Acquisition decision matrix
Entry-level tier ($150–300): Fixed airflow, single-zone heating, basic analog control. Suitable for occasional 0603–0805 component replacement only. Temperature swings ±10–15 °C. Acceptable for non-critical repair work.
Mid-tier ($300–800): Variable airflow, digital temperature display, PID controller, 3–5 nozzles included. Handles SMD rework up to BGA-144. Temperature stability ±5 °C. This category provides best value for technician shops averaging 5–15 repairs/week.
Professional tier ($800–2500+): Dual heating zones, coaxial nozzles, programmable ramp profiles, ±3 °C stability, rework automation software. Mandatory for production-grade repair (50+ boards/month) or work on cutting-edge SoCs requiring complex thermal profiles.
Specs to verify before purchase
- Max operating temperature: ≥450 °C
- Temperature accuracy: ±5 °C minimum
- Heat-up time: <8 min
- Airflow range: 15–50 L/min
- Nozzle magnetic coupling (not threaded)

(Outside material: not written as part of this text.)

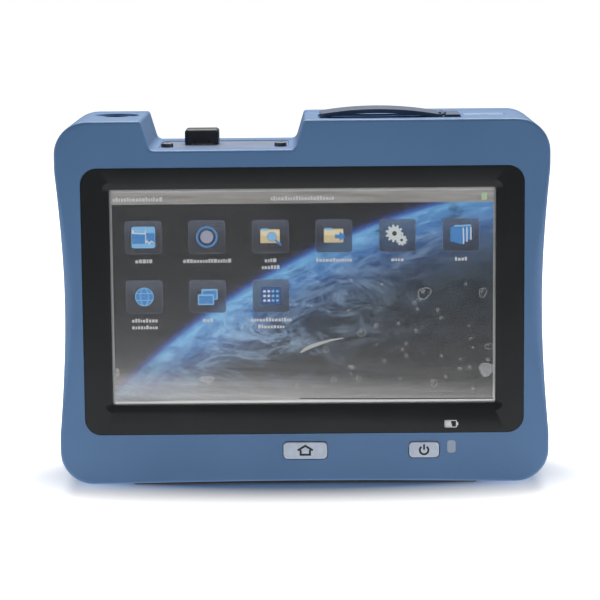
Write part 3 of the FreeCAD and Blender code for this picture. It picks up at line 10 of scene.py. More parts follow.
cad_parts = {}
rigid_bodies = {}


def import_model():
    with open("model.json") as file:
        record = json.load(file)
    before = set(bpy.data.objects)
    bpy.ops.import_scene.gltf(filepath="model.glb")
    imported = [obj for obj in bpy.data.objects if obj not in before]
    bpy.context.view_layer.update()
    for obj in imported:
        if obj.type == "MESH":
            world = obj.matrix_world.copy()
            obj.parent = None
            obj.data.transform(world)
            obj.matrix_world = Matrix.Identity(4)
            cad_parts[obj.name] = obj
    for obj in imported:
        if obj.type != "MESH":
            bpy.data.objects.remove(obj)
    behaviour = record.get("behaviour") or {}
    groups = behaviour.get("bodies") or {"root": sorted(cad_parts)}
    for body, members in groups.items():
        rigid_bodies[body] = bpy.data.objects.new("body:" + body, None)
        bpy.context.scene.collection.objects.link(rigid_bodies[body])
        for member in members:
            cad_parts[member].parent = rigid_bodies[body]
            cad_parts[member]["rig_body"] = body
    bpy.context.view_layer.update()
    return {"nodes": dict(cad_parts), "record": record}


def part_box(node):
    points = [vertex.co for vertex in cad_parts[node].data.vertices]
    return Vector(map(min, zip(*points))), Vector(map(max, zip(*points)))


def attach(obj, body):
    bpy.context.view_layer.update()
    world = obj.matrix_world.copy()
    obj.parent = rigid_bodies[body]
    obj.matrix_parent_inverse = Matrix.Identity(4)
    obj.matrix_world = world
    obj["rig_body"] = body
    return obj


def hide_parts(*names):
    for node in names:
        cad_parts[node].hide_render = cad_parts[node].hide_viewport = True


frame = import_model()

# ------------ housing shells
# Two shells of a polycarbonate blend, dyed blue and injection moulded in spark-eroded steel tools. The eroded
# skin is satin, with a grain of a few tenths of a millimetre that softens every highlight.
MM = 0.001
SHELL_BLUE = "#5b84b3"
SHELL_BLUE_DEEP = "#567fae"
SHELL_GRAIN = 0.55  # real grain is 0.2 mm; drawn coarser so that it shows
SHELL_GRAIN_DEPTH = 0.010
MOTTLE_LEVELS = (0.35, 0.65)  # noise levels at which a mottle is fully dark and fully light
JOIN_WITHIN = 0.001  # mm; corners of triangles nearer than this are one corner
CORNER_CENTRE = (80.8, 21.4, 132.0)  # x, lower z and upper z of the solid's corner arcs
CORNER_WIDE, CORNER_TIGHT = 19.0, 13.5  # their radius on the solid, and on the real housing
BLEND_START, BLEND_SPAN = 0.3, 0.5  # shares of the wide radius from which, and over which, points move

slots = {part["node"]: part["material_slot"] for part in frame["record"]["subparts"]}


def linear(hex_colour):
    """sRGB hex text to linear colour: s / 12.92 below 0.04045, else ((s + 0.055) / 1.055) ** 2.4; alpha 1."""
    srgb = np.array([int(hex_colour[i:i + 2], 16) for i in (1, 3, 5)]) / 255
    rgb = np.where(srgb <= 0.04045, srgb / 12.92, ((srgb + 0.055) / 1.055) ** 2.4)
    return (*rgb.tolist(), 1.0)


def add_node(tree, kind, inputs=None, **settings):
    """Adds a node, sets its properties, and sets or links its inputs by name or number. A node that is given
    for an input stands for its own first output."""
    node = tree.nodes.new(kind)
    for name, value in settings.items():
        setattr(node, name, value)
    for name, value in (inputs or {}).items():
        if isinstance(value, bpy.types.Node):
            value = value.outputs[0]
        if isinstance(value, bpy.types.NodeSocket):
            tree.links.new(value, node.inputs[name])
        else:
            node.inputs[name].default_value = value
    return node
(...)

- Element type: sheathed or ceramic preferred
- PID controller mandatory
- 1+ year element warranty
Red flags in vendor specs
- Heating time claims under 3 minutes (unrealistic)
- No temperature stability rating listed
- Plastic heating block (thermal lag)
- Fixed airflow only (no volume control)
- Proprietary-only nozzles
- Manual on/off heater control
- No digital display
- Lead-time restocking after warranty claim
Request calibration certificate with purchase. Third-party labs verify thermocouple accuracy; a ±1 °C traceable certificate costs $50–100 but eliminates doubt about temperature readings during critical rework.